CH 15 Review Flashcards
Stability may be a striking feature of many traditional cultures, but all cultures are capable of adapting to changing conditions
Climatic, Economic, Political, or Ideological.
Dynamic processes involved in cultural change include
Accidental discoveries, deliberate inventions to solve some perceived problem, and borrowing from other peoples who introduce—or force—new commodities, technologies, and practices.
Progress is a relative term that implies improvement
As defined by the people who benefit from the changes.
Major mechanisms involved in voluntary cultural change are
Innovation, Diffusion, and Cultural Loss.
Innovation is any new idea, method, or device that gains widespread acceptance in society. A primary innovation is the creation, invention, or discovery of a new idea, method, or device.
A secondary innovation is a deliberate application or modification of these innovations.
A culture’s internal dynamics may encourage certain innovative tendencies while discouraging others.
Force of habit may obstruct the acceptance of an innovation.
Diffusion, the spread of certain ideas, customs, or practices from one culture to another, may account for up to 90 percent of a culture’s content.

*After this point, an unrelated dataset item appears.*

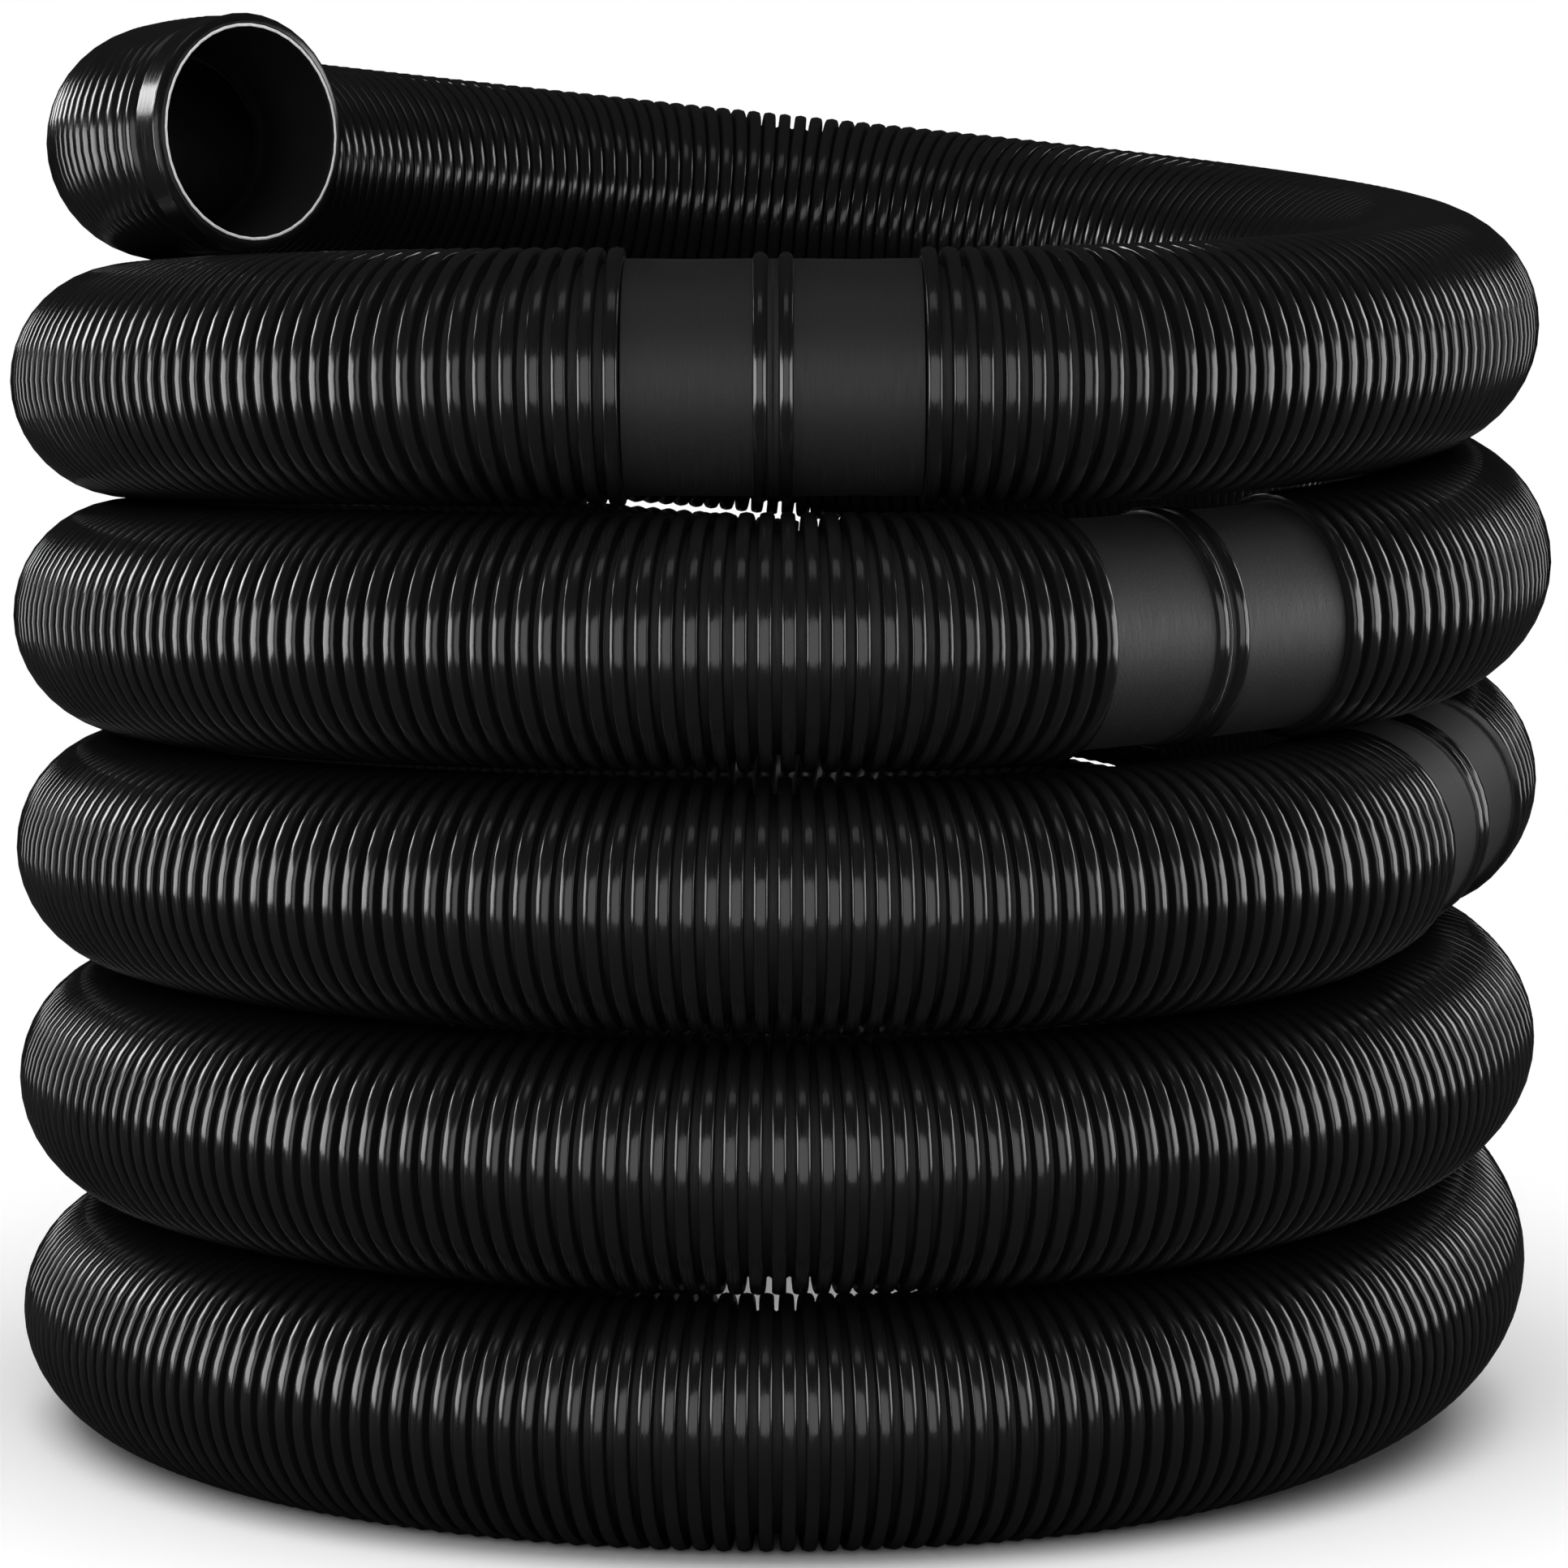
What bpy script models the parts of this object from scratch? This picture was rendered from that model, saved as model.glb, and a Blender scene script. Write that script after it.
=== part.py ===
"""Coiled ribbed drain hose for 38 mm fittings: six sections, end to end, lying as one coil.

Metres, +Z up.  The coil's axis is upright and the origin is at the bottom middle of its box.
The hose is followed from its lower end up to its open end.  An angle is counted in degrees
from the lower end, and an azimuth from +X, counter-clockwise seen from above.
"""
import math

import bmesh
import bpy
import numpy as np
from mathutils import Vector

# ---- the hose ---------------------------------------------------------------------------
SOCKET_BORE = 0.0380        # inside a smooth cuff, which goes over a 38 mm fitting
CUFF_WALL = 0.0006          # of a smooth cuff
BEAD_HEIGHT = 0.0011        # of the bead beside each cut, above its cuff
END_BEAD_HEIGHT = 0.0019    # of the bead at the open end, above its cuff
BORE = 0.0330               # way through the ribbed hose
GROOVE_WALL = 0.0019        # between the bore and the bottom of a groove
RIB_HEIGHT = 0.0031         # of a rib, above the bottom of a groove
BEAD_WIDTH = 0.0022         # of a bead's crest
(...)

Many domestic food plants developed by American Indians spread around the world, including corn, also known as maize. Typically, people borrow only those cultural elements that are compatible with their own.
Cultural loss involves the
Abandonment of some practice or trait.
Frequently, one group forces changes upon another
Usually in the course of conquest and colonialism.
Acculturation is the massive cultural change that occurs in a society when it experiences intensive firsthand contact with a more powerful society.
It may occur as a result of military conquest, political and economic expansion, or the substantial influx of dominant newcomers.
Ethnocide is the violent eradication of an ethnic group’s collective cultural identity as a distinctive people.
It occurs when a dominant society deliberately sets out to destroy another society’s cultural heritage. Among many examples is the experience of Yąnomami Indians of the Amazon forest in Brazil and Venezuela.
Although the process of acculturation often unfolds without planning, powerful elites may devise and enforce programs of cultural change
Directing immigrant or subordinated groups into learning and accepting a dominant society’s cultural beliefs and practices.
Applied anthropology—the application of anthropological insights and methods to solving practical problems
Arose as anthropologists sought to provide colonial administrators with a better understanding of native cultures, either to better control them or to avoid their serious disruption.
An alternative type of practical anthropology emerged in the latter 20th century. Known by various names including action anthropology, it involves community-based research and action in collaboration with indigenous societies, ethnic minorities, and other besieged or repressed groups.
A serious ethical issue for applied anthropologists is how far they should go in trying to change the ways of other peoples.
Some have retreated to inaccessible places in hopes of being left alone
Whereas others have lapsed into apathy.
Some, like the Trobriand Islanders, have reasserted their traditional culture’s values by
Modifying foreign practices to conform to indigenous values, a phenomenon known as syncretism.
If a culture’s values are widely out of step with the reality of their daily lives
Revitalization movements may arise.
One example of a revitalization movement is the cargo cult (especially noted in Melanesia in the southwest Pacific) in reaction to disruptive contact with Western capitalism.
A more recent example is the indigenous revitalization movement in Bolivia, led by the country’s Aymara Indian president, Evo Morales.
When the scale of discontent within a society is high, violent reaction such as rebellion or insurgency (organized armed resistance to the established government or authority in power) is likely.
And if the level of dissatisfaction rises even higher, it may lead to revolution—a radical change in a society or culture. In the political arena, revolution refers to the forced overthrow of an existing government and the establishment of a new one.
Modernization refers to an all-encompassing and global process of political and socioeconomic change
Whereby developing societies acquire some of the cultural characteristics common to Western industrial societies.
The process of modernization consists of five subprocesses: technological development, agricultural development, urbanization, industrialization, and telecommunication.
Other changes follow in the areas of political organization, education, social organization, and religion. As traditional beliefs and practices are undermined, secularization may rise.
Self-determination is deeply valued by
Traditional cultures feeling the impact of modernization and other cultural changes.
Attempting to claim self-determination does not guarantee success. Sámi reindeer herders living in northern Scandinavia discovered this when they adopted snowmobiles and faced a dramatic decline in the size of their herds.
In contrast, Shuar Indians in the Amazon who subsisted on wild game and forest gardens increased their social and economic security when they turned to raising cattle as a means of securing legal title to their lands.